Records -
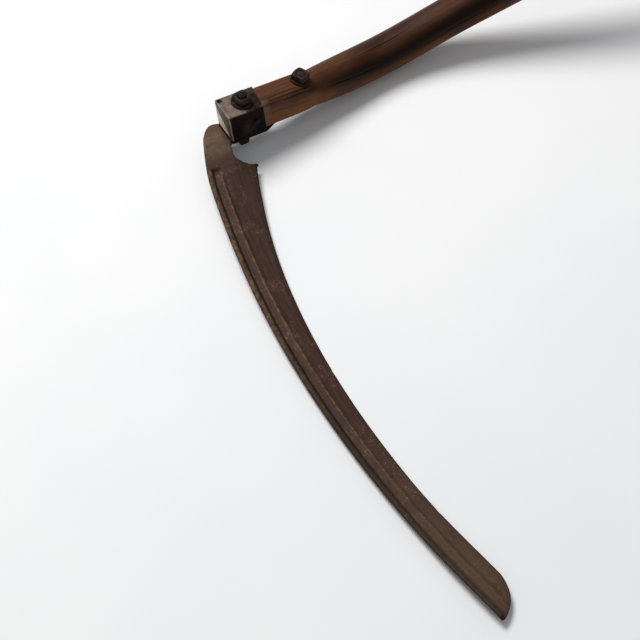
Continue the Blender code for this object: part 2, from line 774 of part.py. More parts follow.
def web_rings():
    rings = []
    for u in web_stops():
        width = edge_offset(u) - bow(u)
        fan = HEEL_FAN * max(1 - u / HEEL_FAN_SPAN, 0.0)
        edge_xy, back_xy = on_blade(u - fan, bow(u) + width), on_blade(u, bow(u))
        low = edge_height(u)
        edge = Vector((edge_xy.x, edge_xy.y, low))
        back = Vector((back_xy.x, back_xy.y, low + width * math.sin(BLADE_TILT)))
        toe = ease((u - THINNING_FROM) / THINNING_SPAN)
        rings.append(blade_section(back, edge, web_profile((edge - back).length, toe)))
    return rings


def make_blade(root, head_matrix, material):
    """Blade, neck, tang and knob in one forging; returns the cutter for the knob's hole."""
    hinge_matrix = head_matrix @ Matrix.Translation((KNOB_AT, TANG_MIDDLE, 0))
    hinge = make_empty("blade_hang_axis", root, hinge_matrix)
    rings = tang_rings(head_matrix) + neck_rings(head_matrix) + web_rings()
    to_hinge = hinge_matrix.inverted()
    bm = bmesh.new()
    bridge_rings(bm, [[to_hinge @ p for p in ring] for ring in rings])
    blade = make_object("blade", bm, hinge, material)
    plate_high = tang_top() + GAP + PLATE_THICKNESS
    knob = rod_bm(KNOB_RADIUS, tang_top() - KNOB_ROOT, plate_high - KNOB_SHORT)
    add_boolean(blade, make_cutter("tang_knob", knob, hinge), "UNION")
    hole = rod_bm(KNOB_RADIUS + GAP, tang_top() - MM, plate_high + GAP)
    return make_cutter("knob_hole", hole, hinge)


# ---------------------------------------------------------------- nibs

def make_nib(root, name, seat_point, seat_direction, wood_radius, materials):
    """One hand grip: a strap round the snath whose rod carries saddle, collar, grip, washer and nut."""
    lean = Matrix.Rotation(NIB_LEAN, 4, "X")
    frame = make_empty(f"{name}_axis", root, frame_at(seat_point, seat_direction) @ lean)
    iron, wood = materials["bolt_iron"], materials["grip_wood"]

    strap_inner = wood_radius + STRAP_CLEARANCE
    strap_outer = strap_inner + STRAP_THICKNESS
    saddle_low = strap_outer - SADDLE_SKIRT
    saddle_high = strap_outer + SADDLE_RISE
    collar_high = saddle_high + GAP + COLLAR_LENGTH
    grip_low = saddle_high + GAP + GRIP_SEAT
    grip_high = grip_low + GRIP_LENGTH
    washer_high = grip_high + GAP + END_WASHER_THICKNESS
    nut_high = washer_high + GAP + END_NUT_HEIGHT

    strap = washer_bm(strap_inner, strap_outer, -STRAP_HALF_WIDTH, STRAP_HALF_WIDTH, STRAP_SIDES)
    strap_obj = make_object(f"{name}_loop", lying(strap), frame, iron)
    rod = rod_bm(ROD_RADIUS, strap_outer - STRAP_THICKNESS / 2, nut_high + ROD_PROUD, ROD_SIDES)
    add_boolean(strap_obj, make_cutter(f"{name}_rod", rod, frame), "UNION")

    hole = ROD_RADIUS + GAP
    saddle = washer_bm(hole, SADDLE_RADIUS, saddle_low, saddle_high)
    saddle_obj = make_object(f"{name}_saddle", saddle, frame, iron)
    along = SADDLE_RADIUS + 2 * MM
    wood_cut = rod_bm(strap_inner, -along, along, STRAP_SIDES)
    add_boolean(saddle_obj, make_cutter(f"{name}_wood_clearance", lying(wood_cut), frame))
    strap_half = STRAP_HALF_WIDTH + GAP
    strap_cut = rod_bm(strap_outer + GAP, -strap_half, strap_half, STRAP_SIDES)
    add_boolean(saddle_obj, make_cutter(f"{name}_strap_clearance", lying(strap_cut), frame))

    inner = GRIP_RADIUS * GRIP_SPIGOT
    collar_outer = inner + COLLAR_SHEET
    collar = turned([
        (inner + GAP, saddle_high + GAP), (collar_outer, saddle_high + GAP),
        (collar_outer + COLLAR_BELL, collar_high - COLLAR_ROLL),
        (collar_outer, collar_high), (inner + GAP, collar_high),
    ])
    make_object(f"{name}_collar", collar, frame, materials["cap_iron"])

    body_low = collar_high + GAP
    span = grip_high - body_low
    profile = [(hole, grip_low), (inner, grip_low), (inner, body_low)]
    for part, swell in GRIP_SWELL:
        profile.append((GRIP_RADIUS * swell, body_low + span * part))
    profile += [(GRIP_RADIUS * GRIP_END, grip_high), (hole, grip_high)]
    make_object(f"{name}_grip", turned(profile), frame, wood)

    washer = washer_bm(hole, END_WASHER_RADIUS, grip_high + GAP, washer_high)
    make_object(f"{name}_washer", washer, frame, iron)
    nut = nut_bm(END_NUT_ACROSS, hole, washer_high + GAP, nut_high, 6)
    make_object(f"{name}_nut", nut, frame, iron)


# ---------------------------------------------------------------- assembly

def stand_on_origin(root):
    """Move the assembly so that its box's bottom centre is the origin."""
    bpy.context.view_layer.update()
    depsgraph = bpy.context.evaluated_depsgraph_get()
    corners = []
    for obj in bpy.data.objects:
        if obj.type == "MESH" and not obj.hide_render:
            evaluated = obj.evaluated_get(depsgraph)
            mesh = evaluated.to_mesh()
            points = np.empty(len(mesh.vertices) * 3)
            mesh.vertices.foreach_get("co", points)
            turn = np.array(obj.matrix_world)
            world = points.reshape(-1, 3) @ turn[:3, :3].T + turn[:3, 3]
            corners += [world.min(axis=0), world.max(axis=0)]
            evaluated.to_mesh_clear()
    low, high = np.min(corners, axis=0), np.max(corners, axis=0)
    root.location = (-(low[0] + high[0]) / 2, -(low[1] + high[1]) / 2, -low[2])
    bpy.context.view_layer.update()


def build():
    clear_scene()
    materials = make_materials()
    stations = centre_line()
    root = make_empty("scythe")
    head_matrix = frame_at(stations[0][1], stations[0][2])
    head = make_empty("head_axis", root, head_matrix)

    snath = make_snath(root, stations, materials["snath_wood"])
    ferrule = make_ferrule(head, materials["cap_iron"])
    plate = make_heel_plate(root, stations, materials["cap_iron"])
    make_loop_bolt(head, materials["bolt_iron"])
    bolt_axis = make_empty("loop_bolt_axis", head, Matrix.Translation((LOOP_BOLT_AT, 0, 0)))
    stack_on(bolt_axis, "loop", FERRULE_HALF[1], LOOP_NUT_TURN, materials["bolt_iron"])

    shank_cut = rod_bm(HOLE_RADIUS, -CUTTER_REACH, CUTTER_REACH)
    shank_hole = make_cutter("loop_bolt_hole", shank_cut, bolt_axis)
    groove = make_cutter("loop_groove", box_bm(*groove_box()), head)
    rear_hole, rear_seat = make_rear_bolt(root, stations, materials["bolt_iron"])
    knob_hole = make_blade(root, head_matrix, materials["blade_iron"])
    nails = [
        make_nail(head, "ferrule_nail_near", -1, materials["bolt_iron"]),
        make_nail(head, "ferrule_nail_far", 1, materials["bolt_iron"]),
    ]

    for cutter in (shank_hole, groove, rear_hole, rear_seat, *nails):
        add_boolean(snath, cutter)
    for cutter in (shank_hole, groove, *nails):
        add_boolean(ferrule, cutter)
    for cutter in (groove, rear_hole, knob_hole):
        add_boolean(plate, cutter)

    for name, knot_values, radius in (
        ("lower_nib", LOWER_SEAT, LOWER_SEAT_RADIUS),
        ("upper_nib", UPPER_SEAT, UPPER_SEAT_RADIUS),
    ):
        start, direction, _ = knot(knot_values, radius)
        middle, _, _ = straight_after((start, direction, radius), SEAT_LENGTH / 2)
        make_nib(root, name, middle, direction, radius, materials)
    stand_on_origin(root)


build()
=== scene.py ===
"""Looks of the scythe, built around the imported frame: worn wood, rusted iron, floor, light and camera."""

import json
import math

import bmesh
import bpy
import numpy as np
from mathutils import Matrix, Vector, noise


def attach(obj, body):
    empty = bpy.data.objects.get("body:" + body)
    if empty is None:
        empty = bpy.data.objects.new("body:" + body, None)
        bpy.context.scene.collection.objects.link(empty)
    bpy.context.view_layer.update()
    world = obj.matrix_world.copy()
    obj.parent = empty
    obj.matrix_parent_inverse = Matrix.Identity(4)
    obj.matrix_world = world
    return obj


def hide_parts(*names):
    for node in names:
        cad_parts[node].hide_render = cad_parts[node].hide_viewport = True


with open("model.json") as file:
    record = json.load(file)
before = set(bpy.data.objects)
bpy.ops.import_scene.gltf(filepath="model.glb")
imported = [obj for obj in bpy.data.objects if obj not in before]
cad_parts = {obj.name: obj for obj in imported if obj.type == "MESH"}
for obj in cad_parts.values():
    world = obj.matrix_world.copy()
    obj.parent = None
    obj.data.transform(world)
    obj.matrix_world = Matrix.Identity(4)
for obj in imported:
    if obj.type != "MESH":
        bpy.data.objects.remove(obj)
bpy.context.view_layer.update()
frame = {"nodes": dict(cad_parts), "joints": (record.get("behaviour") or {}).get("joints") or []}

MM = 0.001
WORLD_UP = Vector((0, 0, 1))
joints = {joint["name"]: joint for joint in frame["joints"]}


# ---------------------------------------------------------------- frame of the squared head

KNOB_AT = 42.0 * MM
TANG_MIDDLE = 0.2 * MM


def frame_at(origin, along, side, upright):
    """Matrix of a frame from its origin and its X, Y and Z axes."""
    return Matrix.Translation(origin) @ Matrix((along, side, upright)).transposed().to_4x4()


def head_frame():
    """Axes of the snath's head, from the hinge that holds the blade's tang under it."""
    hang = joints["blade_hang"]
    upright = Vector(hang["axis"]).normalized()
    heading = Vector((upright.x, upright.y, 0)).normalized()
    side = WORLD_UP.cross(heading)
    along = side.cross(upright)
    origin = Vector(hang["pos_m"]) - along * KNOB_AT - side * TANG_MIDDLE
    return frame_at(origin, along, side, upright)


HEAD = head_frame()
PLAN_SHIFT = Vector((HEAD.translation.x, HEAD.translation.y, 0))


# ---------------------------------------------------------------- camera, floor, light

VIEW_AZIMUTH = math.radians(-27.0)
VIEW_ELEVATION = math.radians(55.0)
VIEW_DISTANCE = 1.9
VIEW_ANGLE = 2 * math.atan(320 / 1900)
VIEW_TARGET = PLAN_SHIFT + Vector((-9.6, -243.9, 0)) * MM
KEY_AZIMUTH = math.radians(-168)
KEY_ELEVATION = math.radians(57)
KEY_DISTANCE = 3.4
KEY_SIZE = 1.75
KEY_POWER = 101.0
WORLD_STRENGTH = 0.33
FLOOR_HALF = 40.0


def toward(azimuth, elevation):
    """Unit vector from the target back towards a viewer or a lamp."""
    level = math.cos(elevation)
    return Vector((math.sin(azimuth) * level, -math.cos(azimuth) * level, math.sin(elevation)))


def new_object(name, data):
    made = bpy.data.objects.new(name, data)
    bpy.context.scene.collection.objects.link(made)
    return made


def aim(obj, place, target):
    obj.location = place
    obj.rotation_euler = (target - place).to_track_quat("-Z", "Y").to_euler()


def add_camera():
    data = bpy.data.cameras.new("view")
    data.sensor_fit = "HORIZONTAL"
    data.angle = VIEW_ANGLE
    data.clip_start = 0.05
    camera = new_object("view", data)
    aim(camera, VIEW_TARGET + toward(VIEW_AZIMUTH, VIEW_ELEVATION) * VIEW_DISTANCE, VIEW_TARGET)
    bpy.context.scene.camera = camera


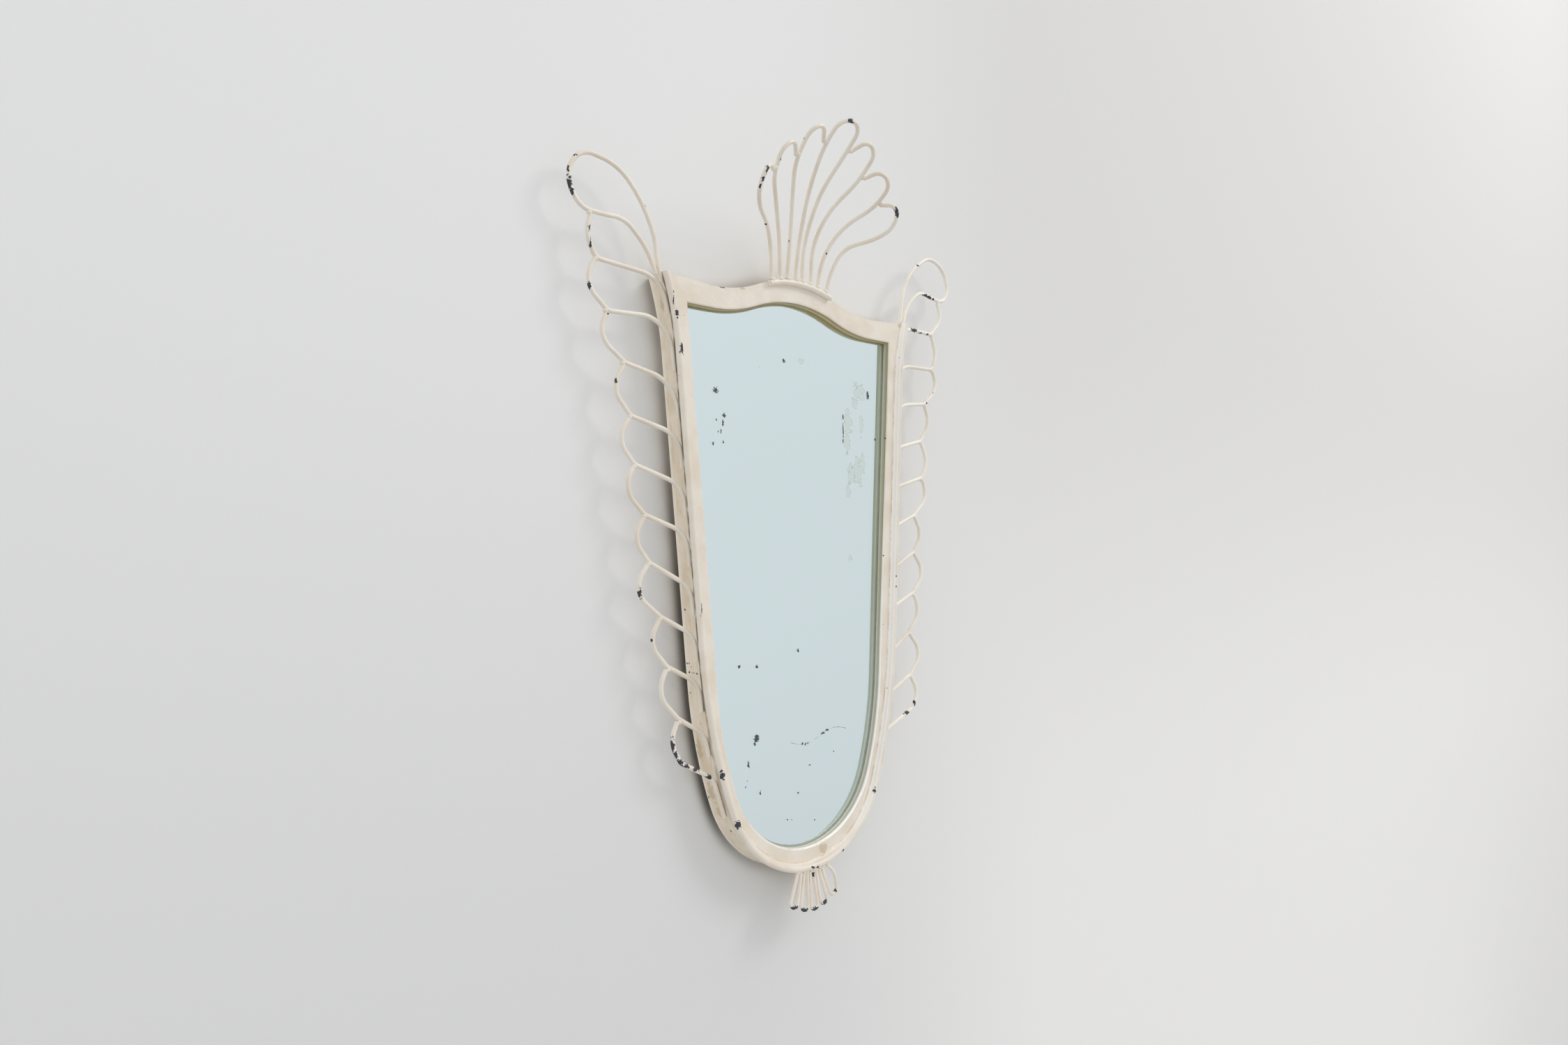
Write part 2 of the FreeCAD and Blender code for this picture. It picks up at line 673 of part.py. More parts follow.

What is needed -
Solely the line containing "make_nib(root, name, middle, direction, radius, materials)", the line containing "obj.matrix_parent_inverse = Matrix.Identity(4)", and the lines between them are to be given again, exactly as written.

Result of this exercise -
        make_nib(root, name, middle, direction, radius, materials)
    stand_on_origin(root)


build()
=== scene.py ===
"""Looks of the scythe, built around the imported frame: worn wood, rusted iron, floor, light and camera."""

import json
import math

import bmesh
import bpy
import numpy as np
from mathutils import Matrix, Vector, noise


def attach(obj, body):
    empty = bpy.data.objects.get("body:" + body)
    if empty is None:
        empty = bpy.data.objects.new("body:" + body, None)
        bpy.context.scene.collection.objects.link(empty)
    bpy.context.view_layer.update()
    world = obj.matrix_world.copy()
    obj.parent = empty
    obj.matrix_parent_inverse = Matrix.Identity(4)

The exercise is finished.